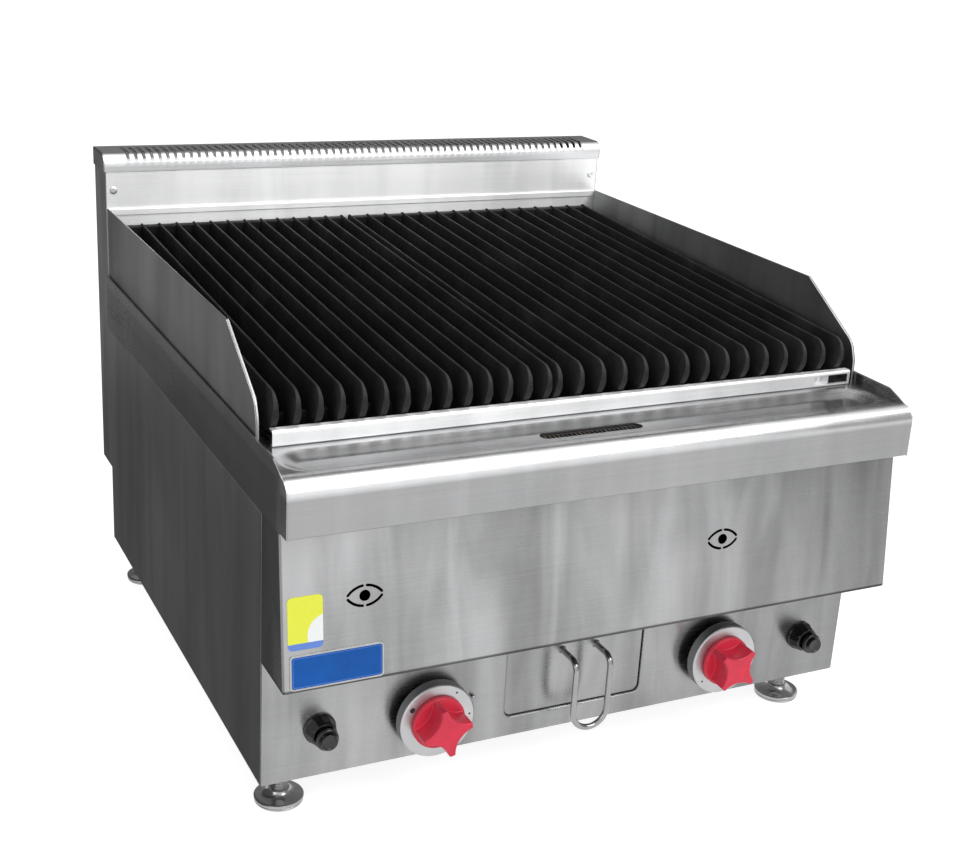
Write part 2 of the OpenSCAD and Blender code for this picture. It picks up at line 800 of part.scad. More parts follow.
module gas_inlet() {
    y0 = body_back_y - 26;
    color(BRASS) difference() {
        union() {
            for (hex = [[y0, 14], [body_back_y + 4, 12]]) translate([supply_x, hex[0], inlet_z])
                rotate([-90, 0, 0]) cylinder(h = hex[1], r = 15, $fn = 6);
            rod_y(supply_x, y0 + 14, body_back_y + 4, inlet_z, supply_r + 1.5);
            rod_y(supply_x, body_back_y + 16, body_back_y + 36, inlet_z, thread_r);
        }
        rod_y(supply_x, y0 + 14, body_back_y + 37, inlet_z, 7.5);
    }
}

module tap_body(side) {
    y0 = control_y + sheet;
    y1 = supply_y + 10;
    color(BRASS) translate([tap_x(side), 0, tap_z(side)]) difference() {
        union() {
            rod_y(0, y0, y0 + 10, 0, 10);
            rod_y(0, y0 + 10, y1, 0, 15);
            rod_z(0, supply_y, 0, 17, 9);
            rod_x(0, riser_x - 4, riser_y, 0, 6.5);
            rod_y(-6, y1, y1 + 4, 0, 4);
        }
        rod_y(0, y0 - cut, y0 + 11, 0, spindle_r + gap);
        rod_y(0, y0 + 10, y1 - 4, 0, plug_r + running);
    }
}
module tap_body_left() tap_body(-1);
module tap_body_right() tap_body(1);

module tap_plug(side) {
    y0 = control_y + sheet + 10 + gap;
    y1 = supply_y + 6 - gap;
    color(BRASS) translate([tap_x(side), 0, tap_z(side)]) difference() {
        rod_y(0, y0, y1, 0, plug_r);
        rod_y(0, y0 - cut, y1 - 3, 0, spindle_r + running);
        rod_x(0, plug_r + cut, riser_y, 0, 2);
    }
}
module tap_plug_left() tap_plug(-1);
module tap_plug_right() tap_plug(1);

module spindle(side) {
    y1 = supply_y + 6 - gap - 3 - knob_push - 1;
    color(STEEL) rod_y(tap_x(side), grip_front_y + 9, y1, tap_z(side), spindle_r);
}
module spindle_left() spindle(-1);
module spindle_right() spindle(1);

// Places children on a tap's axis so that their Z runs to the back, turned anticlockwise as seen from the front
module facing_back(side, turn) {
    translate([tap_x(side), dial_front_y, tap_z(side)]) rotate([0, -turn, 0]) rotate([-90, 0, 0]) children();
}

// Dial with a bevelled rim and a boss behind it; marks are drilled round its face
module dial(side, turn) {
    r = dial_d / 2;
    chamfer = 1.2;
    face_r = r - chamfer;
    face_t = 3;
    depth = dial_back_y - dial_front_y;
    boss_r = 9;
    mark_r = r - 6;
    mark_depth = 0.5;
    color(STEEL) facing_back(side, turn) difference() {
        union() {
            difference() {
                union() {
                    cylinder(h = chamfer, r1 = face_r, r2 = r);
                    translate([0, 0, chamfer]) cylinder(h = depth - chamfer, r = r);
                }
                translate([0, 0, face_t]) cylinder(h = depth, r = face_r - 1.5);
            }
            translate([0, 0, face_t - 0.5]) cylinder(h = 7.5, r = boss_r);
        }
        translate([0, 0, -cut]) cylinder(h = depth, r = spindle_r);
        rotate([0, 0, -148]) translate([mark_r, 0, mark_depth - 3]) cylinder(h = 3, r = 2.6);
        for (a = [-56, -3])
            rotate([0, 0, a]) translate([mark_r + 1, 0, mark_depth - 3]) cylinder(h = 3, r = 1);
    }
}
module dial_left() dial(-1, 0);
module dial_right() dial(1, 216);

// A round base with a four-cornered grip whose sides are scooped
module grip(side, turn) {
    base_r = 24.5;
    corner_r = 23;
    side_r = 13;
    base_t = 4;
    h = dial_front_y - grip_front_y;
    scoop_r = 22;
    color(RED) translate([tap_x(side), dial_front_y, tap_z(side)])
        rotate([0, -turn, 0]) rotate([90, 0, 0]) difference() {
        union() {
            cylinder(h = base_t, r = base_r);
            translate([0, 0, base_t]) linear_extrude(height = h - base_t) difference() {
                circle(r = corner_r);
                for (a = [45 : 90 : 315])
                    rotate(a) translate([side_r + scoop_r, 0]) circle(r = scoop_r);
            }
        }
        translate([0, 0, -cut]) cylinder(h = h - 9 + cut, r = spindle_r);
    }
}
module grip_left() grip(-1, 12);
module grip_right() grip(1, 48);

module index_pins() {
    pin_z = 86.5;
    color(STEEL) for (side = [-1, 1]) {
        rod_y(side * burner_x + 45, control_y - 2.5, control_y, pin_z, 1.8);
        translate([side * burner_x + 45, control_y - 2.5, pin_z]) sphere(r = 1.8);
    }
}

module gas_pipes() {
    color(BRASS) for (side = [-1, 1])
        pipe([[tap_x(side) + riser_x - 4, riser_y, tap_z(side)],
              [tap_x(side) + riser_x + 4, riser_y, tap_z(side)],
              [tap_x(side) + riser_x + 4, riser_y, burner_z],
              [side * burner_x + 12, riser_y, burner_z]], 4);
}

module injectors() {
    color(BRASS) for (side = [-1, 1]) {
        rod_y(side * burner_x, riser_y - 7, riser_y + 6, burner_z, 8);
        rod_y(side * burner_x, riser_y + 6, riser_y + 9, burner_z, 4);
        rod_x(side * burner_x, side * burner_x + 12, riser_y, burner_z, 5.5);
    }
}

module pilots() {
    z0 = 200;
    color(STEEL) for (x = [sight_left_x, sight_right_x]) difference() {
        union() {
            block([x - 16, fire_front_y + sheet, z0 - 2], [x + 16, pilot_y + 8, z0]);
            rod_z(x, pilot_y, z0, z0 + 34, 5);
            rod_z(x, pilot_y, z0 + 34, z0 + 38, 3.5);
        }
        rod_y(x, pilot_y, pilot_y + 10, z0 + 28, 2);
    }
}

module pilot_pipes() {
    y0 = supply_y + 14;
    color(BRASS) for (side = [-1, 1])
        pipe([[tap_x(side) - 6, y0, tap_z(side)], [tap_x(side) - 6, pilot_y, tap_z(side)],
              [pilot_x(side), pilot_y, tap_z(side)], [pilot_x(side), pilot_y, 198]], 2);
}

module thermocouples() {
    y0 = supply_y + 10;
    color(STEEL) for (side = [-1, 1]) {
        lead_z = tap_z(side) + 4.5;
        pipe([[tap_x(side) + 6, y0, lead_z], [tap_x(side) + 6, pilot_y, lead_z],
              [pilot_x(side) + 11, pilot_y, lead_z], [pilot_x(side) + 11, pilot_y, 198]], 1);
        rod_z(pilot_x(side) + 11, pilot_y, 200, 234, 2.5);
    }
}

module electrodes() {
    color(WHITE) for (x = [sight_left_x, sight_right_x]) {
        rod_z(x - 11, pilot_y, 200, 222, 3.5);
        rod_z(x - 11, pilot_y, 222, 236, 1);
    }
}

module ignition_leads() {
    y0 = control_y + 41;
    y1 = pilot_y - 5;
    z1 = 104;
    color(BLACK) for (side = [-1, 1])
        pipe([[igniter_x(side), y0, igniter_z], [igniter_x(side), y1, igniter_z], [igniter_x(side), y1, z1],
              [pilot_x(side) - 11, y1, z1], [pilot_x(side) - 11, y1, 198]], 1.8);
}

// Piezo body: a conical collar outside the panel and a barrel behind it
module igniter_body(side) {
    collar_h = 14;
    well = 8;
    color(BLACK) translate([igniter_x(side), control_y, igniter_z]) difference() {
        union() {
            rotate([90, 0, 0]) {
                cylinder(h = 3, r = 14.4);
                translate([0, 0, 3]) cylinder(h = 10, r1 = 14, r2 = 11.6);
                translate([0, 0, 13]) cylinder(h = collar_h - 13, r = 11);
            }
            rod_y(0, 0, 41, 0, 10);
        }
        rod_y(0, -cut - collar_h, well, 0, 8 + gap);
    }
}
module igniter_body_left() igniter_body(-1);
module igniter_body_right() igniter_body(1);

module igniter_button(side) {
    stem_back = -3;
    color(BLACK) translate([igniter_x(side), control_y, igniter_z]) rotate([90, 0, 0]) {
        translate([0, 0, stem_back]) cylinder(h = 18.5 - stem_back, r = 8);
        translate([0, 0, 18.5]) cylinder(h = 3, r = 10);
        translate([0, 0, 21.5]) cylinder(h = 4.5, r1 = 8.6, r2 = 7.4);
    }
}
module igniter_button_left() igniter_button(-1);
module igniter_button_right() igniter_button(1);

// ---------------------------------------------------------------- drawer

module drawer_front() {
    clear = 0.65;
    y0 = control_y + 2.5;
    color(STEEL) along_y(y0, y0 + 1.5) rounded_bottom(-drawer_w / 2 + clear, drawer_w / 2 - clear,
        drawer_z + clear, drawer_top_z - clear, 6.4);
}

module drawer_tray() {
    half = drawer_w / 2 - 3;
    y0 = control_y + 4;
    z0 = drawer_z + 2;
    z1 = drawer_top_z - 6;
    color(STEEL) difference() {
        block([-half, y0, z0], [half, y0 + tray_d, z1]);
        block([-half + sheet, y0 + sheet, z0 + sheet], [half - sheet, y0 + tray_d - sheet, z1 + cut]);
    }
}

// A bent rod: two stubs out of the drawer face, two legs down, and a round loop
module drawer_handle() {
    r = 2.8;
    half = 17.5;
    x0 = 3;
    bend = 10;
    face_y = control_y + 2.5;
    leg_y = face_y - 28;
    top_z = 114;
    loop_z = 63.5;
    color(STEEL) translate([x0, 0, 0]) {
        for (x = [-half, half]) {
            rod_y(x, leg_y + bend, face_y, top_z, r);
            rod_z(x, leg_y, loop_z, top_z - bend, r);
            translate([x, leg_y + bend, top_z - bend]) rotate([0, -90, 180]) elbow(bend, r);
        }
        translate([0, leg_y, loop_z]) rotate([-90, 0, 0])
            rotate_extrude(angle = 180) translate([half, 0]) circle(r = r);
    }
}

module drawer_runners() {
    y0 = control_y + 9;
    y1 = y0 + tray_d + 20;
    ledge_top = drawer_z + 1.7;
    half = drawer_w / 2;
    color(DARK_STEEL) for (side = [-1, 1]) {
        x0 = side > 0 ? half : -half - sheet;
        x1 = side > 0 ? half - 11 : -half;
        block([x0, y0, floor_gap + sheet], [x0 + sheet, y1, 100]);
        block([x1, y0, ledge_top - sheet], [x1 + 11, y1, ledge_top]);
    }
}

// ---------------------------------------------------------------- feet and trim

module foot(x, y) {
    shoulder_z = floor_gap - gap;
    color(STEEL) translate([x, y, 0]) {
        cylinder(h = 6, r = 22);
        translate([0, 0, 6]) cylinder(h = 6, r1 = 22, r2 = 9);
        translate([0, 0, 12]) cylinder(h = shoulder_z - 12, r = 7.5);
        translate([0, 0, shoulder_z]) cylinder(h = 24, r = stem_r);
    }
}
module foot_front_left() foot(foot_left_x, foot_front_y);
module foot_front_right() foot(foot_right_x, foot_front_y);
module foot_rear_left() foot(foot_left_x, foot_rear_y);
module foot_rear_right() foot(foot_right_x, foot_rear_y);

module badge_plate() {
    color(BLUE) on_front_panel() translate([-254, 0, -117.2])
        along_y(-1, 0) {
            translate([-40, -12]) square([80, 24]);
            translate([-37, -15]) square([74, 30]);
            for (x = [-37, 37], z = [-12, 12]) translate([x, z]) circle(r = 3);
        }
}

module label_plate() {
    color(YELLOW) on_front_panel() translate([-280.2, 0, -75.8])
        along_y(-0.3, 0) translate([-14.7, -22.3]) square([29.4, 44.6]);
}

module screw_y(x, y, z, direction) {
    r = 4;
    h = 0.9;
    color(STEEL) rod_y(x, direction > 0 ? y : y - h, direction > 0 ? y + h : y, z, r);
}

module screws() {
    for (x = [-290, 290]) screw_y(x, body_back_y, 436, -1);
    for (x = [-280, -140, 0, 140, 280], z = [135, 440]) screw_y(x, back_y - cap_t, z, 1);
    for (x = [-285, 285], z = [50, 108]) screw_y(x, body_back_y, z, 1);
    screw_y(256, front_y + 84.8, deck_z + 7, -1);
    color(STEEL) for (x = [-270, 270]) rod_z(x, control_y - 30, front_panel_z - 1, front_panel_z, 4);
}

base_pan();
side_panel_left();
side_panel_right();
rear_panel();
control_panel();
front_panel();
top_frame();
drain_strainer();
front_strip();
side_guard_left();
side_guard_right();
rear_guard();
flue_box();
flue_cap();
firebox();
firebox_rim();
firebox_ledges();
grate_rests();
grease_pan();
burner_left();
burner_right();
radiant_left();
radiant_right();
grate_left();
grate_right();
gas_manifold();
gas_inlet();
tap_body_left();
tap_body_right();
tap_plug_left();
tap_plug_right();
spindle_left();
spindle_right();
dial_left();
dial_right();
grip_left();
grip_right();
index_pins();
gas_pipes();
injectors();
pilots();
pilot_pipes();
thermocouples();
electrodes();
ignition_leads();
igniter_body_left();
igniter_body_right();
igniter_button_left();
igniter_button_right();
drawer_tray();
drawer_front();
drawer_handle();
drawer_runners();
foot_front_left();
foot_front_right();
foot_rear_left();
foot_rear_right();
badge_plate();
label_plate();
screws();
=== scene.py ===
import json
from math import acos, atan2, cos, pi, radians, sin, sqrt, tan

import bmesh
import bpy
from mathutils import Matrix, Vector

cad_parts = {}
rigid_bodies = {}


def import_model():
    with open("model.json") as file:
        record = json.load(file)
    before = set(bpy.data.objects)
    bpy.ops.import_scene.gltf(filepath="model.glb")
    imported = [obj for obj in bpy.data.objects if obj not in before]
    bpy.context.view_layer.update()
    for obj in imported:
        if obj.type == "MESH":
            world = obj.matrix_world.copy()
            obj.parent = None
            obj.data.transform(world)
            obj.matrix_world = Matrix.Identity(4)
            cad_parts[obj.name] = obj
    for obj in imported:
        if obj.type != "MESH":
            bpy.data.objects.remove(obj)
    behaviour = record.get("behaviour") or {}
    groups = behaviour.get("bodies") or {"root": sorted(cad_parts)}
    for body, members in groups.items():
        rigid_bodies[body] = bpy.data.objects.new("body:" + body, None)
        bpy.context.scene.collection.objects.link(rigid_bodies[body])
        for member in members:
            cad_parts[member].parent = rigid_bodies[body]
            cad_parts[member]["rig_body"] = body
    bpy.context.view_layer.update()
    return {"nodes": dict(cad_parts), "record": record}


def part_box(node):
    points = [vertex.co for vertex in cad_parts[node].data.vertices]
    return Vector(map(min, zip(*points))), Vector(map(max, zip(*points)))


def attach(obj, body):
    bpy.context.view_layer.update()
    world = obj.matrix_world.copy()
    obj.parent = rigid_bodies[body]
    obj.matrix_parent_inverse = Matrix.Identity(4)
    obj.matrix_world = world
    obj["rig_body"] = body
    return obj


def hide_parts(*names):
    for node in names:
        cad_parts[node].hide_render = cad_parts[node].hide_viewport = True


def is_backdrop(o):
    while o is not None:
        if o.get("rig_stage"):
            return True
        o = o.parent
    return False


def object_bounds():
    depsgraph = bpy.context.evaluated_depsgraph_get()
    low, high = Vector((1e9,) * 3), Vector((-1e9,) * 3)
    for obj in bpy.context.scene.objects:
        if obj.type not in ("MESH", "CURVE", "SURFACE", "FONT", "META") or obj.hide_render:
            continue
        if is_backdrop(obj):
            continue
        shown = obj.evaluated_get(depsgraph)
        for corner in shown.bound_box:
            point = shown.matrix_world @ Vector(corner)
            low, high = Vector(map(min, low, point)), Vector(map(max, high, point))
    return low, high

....

- DIRECTIVE
In the listing above, locate the line containing "base_pan();" and the line containing "obj.parent = None". Transcribe those two lines and everything between them, exactly as written.

- COMPLETE ANSWER
base_pan();
side_panel_left();
side_panel_right();
rear_panel();
control_panel();
front_panel();
top_frame();
drain_strainer();
front_strip();
side_guard_left();
side_guard_right();
rear_guard();
flue_box();
flue_cap();
firebox();
firebox_rim();
firebox_ledges();
grate_rests();
grease_pan();
burner_left();
burner_right();
radiant_left();
radiant_right();
grate_left();
grate_right();
gas_manifold();
gas_inlet();
tap_body_left();
tap_body_right();
tap_plug_left();
tap_plug_right();
spindle_left();
spindle_right();
dial_left();
dial_right();
grip_left();
grip_right();
index_pins();
gas_pipes();
injectors();
pilots();
pilot_pipes();
thermocouples();
electrodes();
ignition_leads();
igniter_body_left();
igniter_body_right();
igniter_button_left();
igniter_button_right();
drawer_tray();
drawer_front();
drawer_handle();
drawer_runners();
foot_front_left();
foot_front_right();
foot_rear_left();
foot_rear_right();
badge_plate();
label_plate();
screws();
=== scene.py ===
import json
from math import acos, atan2, cos, pi, radians, sin, sqrt, tan

import bmesh
import bpy
from mathutils import Matrix, Vector

cad_parts = {}
rigid_bodies = {}


def import_model():
    with open("model.json") as file:
        record = json.load(file)
    before = set(bpy.data.objects)
    bpy.ops.import_scene.gltf(filepath="model.glb")
    imported = [obj for obj in bpy.data.objects if obj not in before]
    bpy.context.view_layer.update()
    for obj in imported:
        if obj.type == "MESH":
            world = obj.matrix_world.copy()
            obj.parent = None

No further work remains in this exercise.